Zimerman has collaborated with conductors and artists such as Claudio Abbado, Daniel Barenboim, Leonard Bernstein, Pierre Boulez, Charles Dutoit, Carlo Maria Giulini, Bernard Haitink, Herbert von Karajan, Kirill Kondrashin, Erich Leinsdorf, Lorin Maazel, Zubin Mehta, Riccardo Muti, Seiji Ozawa, Simon Rattle, Esa-Pekka Salonen, Giuseppe Sinopoli, Stanisław Skrowaczewski or Wolfgang Sawallisch.

On 26 April 2009, Zimerman vowed to his audience at Los Angeles’s Walt Disney Concert Hall that, in protest of America’s placement of a missile defense shield in Poland, this would be his final appearance in the United States. He had made a similar comment in 2006, stating he would not return until George W. Bush was out of office.

As of November 2019 he has not made any further appearances in the United States. Part of his disenchantment with the USA may be the increased security at US airports, which makes it difficult to bring his piano into the country.

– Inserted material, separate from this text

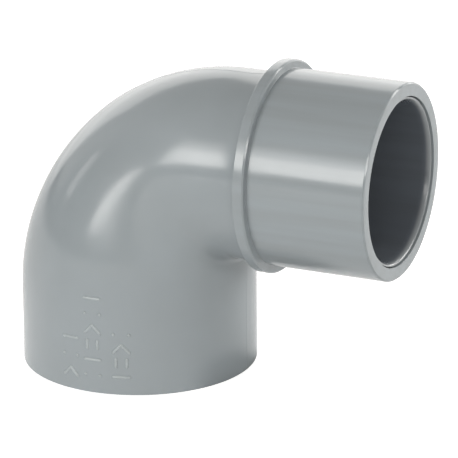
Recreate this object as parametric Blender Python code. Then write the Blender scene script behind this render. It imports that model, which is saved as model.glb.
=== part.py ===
"""A 90 degree PVC street elbow: a solvent socket on one end, a collared spigot on the other.

Units are metres and +Z is up. The fitting stands on its socket mouth. The socket axis is vertical,
the spigot points along +X, and the plane y = 0 is the plane of symmetry.
"""

import math

import bmesh
import bpy
from mathutils import Vector

# Driving dimensions. Places along X are measured from the socket axis until the pieces are placed.
SPIGOT_RADIUS = 0.0250
SPIGOT_LENGTH = 0.0312
SPIGOT_AXIS_HEIGHT = 0.05625
SOCKET_OUTER_RADIUS = 0.03025
SOCKET_DEPTH = 0.0310
SOCKET_BORE_AT_MOUTH = 0.02515
SOCKET_BORE_AT_STOP = 0.02505

COLLAR_RADIUS = 0.02705
COLLAR_BACK = 0.03845
COLLAR_WIDTH = 0.0029
EDGE_BREAK = 0.0003

WATERWAY_RADIUS = 0.0202
LEG_WATERWAY_RADIUS = 0.0204
LINER_WALL = 0.00105
LINER_SEAT = 0.0310
LINER_RECESS = 0.0005
LEAD_IN_LENGTH = 0.0026
LEAD_IN_HEIGHT = 0.0009

NECK_TOP = 0.0797
NECK_BOTTOM = 0.03165
NECK_FLARE_LENGTH = 0.0080
NECK_FLARE_HEIGHT = 0.0007
BEND_START_HEIGHT = 0.0194
BEND_END_X = 0.0275
BEND_FULLNESS = 1.98
FAN_PIVOT = (0.0318, 0.02935)
NARROWING_START = 0.092
NARROWING_END = 0.748
THROAT_FILLET = 0.0015
WATERWAY_FILLET = 0.0030
STOP_TO_BEND = 0.0010

MOUTH_CHAMFER_OUTSIDE = 0.0004
MOUTH_CHAMFER_INSIDE = 0.0010
SEAT_GAP = 0.0003

SEGMENTS_ROUND = 48
BEND_STATIONS = 16
FLARE_STEPS = 4
LEAD_IN_STEPS = 4

# Worked out from the driving dimensions.
COLLAR_FRONT = COLLAR_BACK + COLLAR_WIDTH
SPIGOT_END = COLLAR_FRONT + SPIGOT_LENGTH
NECK_END = COLLAR_BACK - SEAT_GAP
NECK_RADIUS = (NECK_TOP - NECK_BOTTOM) / 2
NECK_CENTRE_HEIGHT = (NECK_TOP + NECK_BOTTOM) / 2
LINER_RADIUS = WATERWAY_RADIUS + LINER_WALL
LINER_SEAT_RADIUS = LINER_RADIUS + SEAT_GAP
WATERWAY_START_HEIGHT = SOCKET_DEPTH + STOP_TO_BEND
SOCKET_AXIS_X = -(SPIGOT_END - SOCKET_OUTER_RADIUS) / 2

GREY_PVC = (0.283, 0.314, 0.329, 1.0)
LINER_GREY_PVC = (0.118, 0.132, 0.150, 1.0)


def clear_scene():
    """Removes every object, so that the script gives the same result each time."""
    for old in list(bpy.data.objects):
        bpy.data.objects.remove(old, do_unlink=True)


def pvc(name, colour, roughness):
    """A rigid PVC material."""
    material = bpy.data.materials.new(name)
    material.use_nodes = True
    shader = material.node_tree.nodes["Principled BSDF"]
    shader.inputs["Base Color"].default_value = colour
    shader.inputs["Roughness"].default_value = roughness
    shader.inputs["Metallic"].default_value = 0.0
    return material


def section(outer, inner, half_width):
    """One closed section of the fitting: an ellipse across the plane of symmetry.

    outer and inner are its (x, z) points on the outside and the inside of the bend.
    """
    outer_point = Vector((outer[0], 0.0, outer[1]))
    inner_point = Vector((inner[0], 0.0, inner[1]))
    centre = (outer_point + inner_point) / 2
    reach = (outer_point - inner_point) / 2
    ring = []
    for step in range(SEGMENTS_ROUND):
        angle = math.tau * step / SEGMENTS_ROUND
        ring.append(centre + reach * math.cos(angle) + Vector((0.0, half_width * math.sin(angle), 0.0)))
    return ring


def leg_section(height, radius):
    """A level circle about the socket axis."""
    return section((-radius, height), (radius, height), radius)


def spigot_section(x, radius, centre_height=SPIGOT_AXIS_HEIGHT):
    """An upright circle about the spigot axis, or about a parallel axis at another height."""
    return section((x, centre_height + radius), (x, centre_height - radius), radius)


def ease(t):
    """Goes from 0 to 1 as t does, level at both ends, and stays there outside them."""
    t = min(max(t, 0.0), 1.0)
    return t * t * (3 - 2 * t)


def inside_point(outer, pivot, corner, fillet):
    """Where the line from an outer point to the pivot meets the inside of the bend.

    The inside is the leg's straight side, a fillet at the corner, and the neck's straight side.
    """
    start = Vector(outer)
    direction = (Vector(pivot) - start).normalized()
    fillet_centre = Vector((corner[0] + fillet, corner[1] - fillet))
    if direction.x > 0.001:
        on_leg = start + direction * ((corner[0] - start.x) / direction.x)
        if on_leg.y <= fillet_centre.y:
            return tuple(on_leg)
    on_neck = start + direction * ((corner[1] - start.y) / direction.y)
    if on_neck.x >= fillet_centre.x:
        return tuple(on_neck)
    nearest = (fillet_centre - start).dot(direction)
    miss = (fillet_centre - start - direction * nearest).length
    chord = math.sqrt(max(fillet * fillet - miss * miss, 0.0))
    return tuple(start + direction * (nearest - chord))


def bend_sections(start, end, pivot, corner, fillet, widths, narrowing=(0.0, 1.0), fullness=2.0):
    """Sections that fan about a pivot while their outer points follow a quarter superellipse.

    start, end, pivot and corner are (x, z) points: the two ends of the outside of the bend, the point
    that all the sections' planes pass through, and the sharp inside corner. The half width goes from
    widths[0] to widths[1] between the two shares of the bend that narrowing gives. A fullness of 2 is
    a true ellipse, and less is a little flatter in the middle.
    """
    rings = []
    for station in range(BEND_STATIONS + 1):
        t = station / BEND_STATIONS
        angle = t * math.pi / 2
        outer = (
            end[0] - (end[0] - start[0]) * math.cos(angle) ** (2 / fullness),
            start[1] + (end[1] - start[1]) * math.sin(angle) ** (2 / fullness),
        )
        inner = inside_point(outer, pivot, corner, fillet)
        narrowed = ease((t - narrowing[0]) / (narrowing[1] - narrowing[0]))
        rings.append(section(outer, inner, widths[0] + (widths[1] - widths[0]) * narrowed))
    return rings


def loft(name, rings, material):
    """Joins neighbouring rings, and the last ring to the first, into one closed body."""
    shape = bmesh.new()
    rows = [[shape.verts.new(point) for point in ring] for ring in rings]
    for row_number, row in enumerate(rows):
        next_row = rows[(row_number + 1) % len(rows)]
        for step in range(SEGMENTS_ROUND):
            after = (step + 1) % SEGMENTS_ROUND
            shape.faces.new((row[step], row[after], next_row[after], next_row[step]))
    bmesh.ops.recalc_face_normals(shape, faces=shape.faces)
    mesh = bpy.data.meshes.new(name)
    shape.to_mesh(mesh)
    shape.free()
    mesh.shade_smooth()
    mesh.set_sharp_from_angle(angle=math.radians(35))
    mesh.materials.append(material)
    piece = bpy.data.objects.new(name, mesh)
    bpy.context.scene.collection.objects.link(piece)
    return piece


def elbow_body(material):
    """The socket leg, the bend and the short neck, which flares towards the collar."""
    outside = [
        leg_section(0.0, SOCKET_OUTER_RADIUS - MOUTH_CHAMFER_OUTSIDE),
        leg_section(MOUTH_CHAMFER_OUTSIDE, SOCKET_OUTER_RADIUS),
    ]
    outside += bend_sections(
        start=(-SOCKET_OUTER_RADIUS, BEND_START_HEIGHT),
        end=(BEND_END_X, NECK_TOP),
        pivot=FAN_PIVOT,
        corner=(SOCKET_OUTER_RADIUS, NECK_BOTTOM),
        fillet=THROAT_FILLET,
        widths=(SOCKET_OUTER_RADIUS, NECK_RADIUS),
        narrowing=(NARROWING_START, NARROWING_END),
        fullness=BEND_FULLNESS,
    )
    for step in range(FLARE_STEPS + 1):
        share = step / FLARE_STEPS
        x = NECK_END - NECK_FLARE_LENGTH * (1 - share)
        radius = NECK_RADIUS + NECK_FLARE_HEIGHT * share**2
        outside.append(spigot_section(x, radius, NECK_CENTRE_HEIGHT))
    waterway = bend_sections(
        start=(-LEG_WATERWAY_RADIUS, WATERWAY_START_HEIGHT),
        end=(BEND_END_X, SPIGOT_AXIS_HEIGHT + WATERWAY_RADIUS),
        pivot=(BEND_END_X, WATERWAY_START_HEIGHT),
        corner=(LEG_WATERWAY_RADIUS, SPIGOT_AXIS_HEIGHT - WATERWAY_RADIUS),
        fillet=WATERWAY_FILLET,
        widths=(LEG_WATERWAY_RADIUS, WATERWAY_RADIUS),
    )
    waterway.reverse()
    liner_seat = [
        spigot_section(NECK_END, LINER_SEAT_RADIUS),
        spigot_section(LINER_SEAT - SEAT_GAP, LINER_SEAT_RADIUS),
        spigot_section(LINER_SEAT - SEAT_GAP, WATERWAY_RADIUS),
    ]
    socket = [
        leg_section(SOCKET_DEPTH, LEG_WATERWAY_RADIUS),
        leg_section(SOCKET_DEPTH, SOCKET_BORE_AT_STOP),
        leg_section(MOUTH_CHAMFER_INSIDE, SOCKET_BORE_AT_MOUTH),
        leg_section(0.0, SOCKET_BORE_AT_MOUTH + MOUTH_CHAMFER_INSIDE),
    ]
    return loft("elbow_body", outside + liner_seat + waterway + socket, material)


def turned(name, profile, material):
    """A ring-shaped piece about the spigot axis; profile lists its (x, radius) corners."""
    rings = [spigot_section(x, radius) for x, radius in profile]
    return loft(name, rings, material)


def collared_sleeve(material):
    """The collar, and the 50 mm spigot that goes into the next socket."""
    profile = [
        (COLLAR_BACK, LINER_SEAT_RADIUS),
        (COLLAR_BACK, COLLAR_RADIUS - EDGE_BREAK),
        (COLLAR_BACK + EDGE_BREAK, COLLAR_RADIUS),
        (COLLAR_FRONT - EDGE_BREAK, COLLAR_RADIUS),
        (COLLAR_FRONT, COLLAR_RADIUS - EDGE_BREAK),
        (COLLAR_FRONT, SPIGOT_RADIUS + EDGE_BREAK),
        (COLLAR_FRONT + EDGE_BREAK, SPIGOT_RADIUS),
        (SPIGOT_END - EDGE_BREAK, SPIGOT_RADIUS),
        (SPIGOT_END, SPIGOT_RADIUS - EDGE_BREAK),
        (SPIGOT_END, LINER_SEAT_RADIUS),
    ]
    return turned("collared_sleeve", profile, material)


def liner_tube(material):
    """The tube that lines the spigot and is seated in the neck; its bore opens out at the outer end."""
    end = SPIGOT_END - LINER_RECESS
    profile = [
        (LINER_SEAT, WATERWAY_RADIUS),
        (LINER_SEAT, LINER_RADIUS),
        (end, LINER_RADIUS),
    ]
    for step in range(LEAD_IN_STEPS + 1):
        angle = step / LEAD_IN_STEPS * math.pi / 2
        x = end - LEAD_IN_LENGTH * (1 - math.cos(angle))
        profile.append((x, WATERWAY_RADIUS + LEAD_IN_HEIGHT * (1 - math.sin(angle))))
    return turned("liner_tube", profile, material)


def main():
    clear_scene()
    pieces = [
        elbow_body(pvc("elbow_pvc", GREY_PVC, 0.22)),
        collared_sleeve(pvc("sleeve_pvc", GREY_PVC, 0.20)),
        liner_tube(pvc("liner_pvc", LINER_GREY_PVC, 0.26)),
    ]
    for piece in pieces:
        piece.location.x = SOCKET_AXIS_X


main()
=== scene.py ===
"""The looks of the PVC street elbow: finely moulded surfaces, satin grey PVC and soft studio light."""

import math

import bmesh
import bpy
from mathutils import Matrix, Vector
from mathutils.bvhtree import BVHTree


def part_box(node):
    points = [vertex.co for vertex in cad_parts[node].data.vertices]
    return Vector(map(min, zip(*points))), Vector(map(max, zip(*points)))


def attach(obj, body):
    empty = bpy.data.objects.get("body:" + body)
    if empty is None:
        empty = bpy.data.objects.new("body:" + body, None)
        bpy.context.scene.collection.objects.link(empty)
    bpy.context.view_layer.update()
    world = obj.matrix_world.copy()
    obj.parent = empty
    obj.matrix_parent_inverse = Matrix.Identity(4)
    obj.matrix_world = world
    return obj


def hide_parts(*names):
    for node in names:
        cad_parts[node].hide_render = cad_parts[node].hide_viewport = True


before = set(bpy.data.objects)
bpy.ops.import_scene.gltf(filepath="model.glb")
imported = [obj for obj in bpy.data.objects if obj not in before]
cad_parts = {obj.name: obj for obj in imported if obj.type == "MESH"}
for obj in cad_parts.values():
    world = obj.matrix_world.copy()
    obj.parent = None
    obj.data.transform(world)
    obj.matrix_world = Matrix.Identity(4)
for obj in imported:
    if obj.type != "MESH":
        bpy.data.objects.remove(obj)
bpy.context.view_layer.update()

# Places and sizes that the frame gives.
BODY_LOW, BODY_HIGH = (Vector(corner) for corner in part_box("elbow_body"))
SLEEVE_LOW, SLEEVE_HIGH = (Vector(corner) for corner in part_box("collared_sleeve"))
LINER_LOW, LINER_HIGH = (Vector(corner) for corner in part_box("liner_tube"))
SOCKET_RADIUS = (BODY_HIGH.y - BODY_LOW.y) / 2
SOCKET_X = BODY_LOW.x + SOCKET_RADIUS
SPIGOT_Z = (SLEEVE_LOW.z + SLEEVE_HIGH.z) / 2
COLLAR_RADIUS = (SLEEVE_HIGH.y - SLEEVE_LOW.y) / 2
COLLAR_BACK = SLEEVE_LOW.x
SPIGOT_END = SLEEVE_HIGH.x
LINER_RADIUS = (LINER_HIGH.y - LINER_LOW.y) / 2
LINER_SEAT = LINER_LOW.x
LINER_END = LINER_HIGH.x
NECK_END = BODY_HIGH.x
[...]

In incidents in 2001 and 2006, one of his Steinway pianos was completely destroyed and another one damaged by security staff at New York JFK airport.

Awards and honours

Voivod-wide Prokofiev Competition (First prize) (1974; Katowice)
International Chopin Piano Competition (First prize) (1975; Warsaw)
Accademia Musicale Chigiana Award, (1985; Siena, Italy)
Léonie Sonning Music Prize (1994; Denmark)
Honorary doctor of the Karol Szymanowski Academy of Music in Katowice (2005)
National Order of the Legion of Honour (2005; France)[16]
Gold Medal for Merit to Culture – Gloria Artis (2010)
Commander’s Cross with Star of the Order of Polonia Restituta (2013)
Diapason d’Or (2015; France)
Honorary doctor of the Fryderyk Chopin University of Music in Warsaw

Chopin’s Ballades

Frédéric Chopin’s four ballades are single-movement pieces for solo piano, composed between 1831 and 1842. They are considered to be some of the most challenging pieces in the standard piano repertoire.

The term ballade was used by Chopin in the sense of a balletic interlude or dance-piece, equivalent to the old Italian ballata, but the term may also have connotations of the medieval heroic ballad, a narrative minstrel-song, often of a fantastical character. There are dramatic and dance-like elements in Chopin’s use of the genre, and he may be said to be a pioneer of the ballade as an abstract musical form. The four ballades are said to have been inspired by poet Adam Mickiewicz. The exact inspiration for each individual ballade, however, is unclear and disputed.

Though the ballades do not conform exactly to sonata form, the “ballade form” created by Chopin for his four ballades is a variant of sonata form with specific discrepancies, such as the mirror reprise (presenting the two expositional themes in reverse order during the recapitulation).The ballades have directly influenced composers such as Franz Liszt and Johannes Brahms who, after Chopin, wrote ballades of their own.

Besides sharing the title, the four ballades are entities distinct from each other. According to composer and music critic Louis Ehlert, “Each [ballade] differs entirely from the others, and they have but one thing in common – their romantic working out and the nobility of their motifs.”Modern theorists have shown, however, that the ballades do have much in common, such as the “ballade meter” (6/4 or 6/8) and certain formal practices like the mirror reprise and delaying the structural dominant.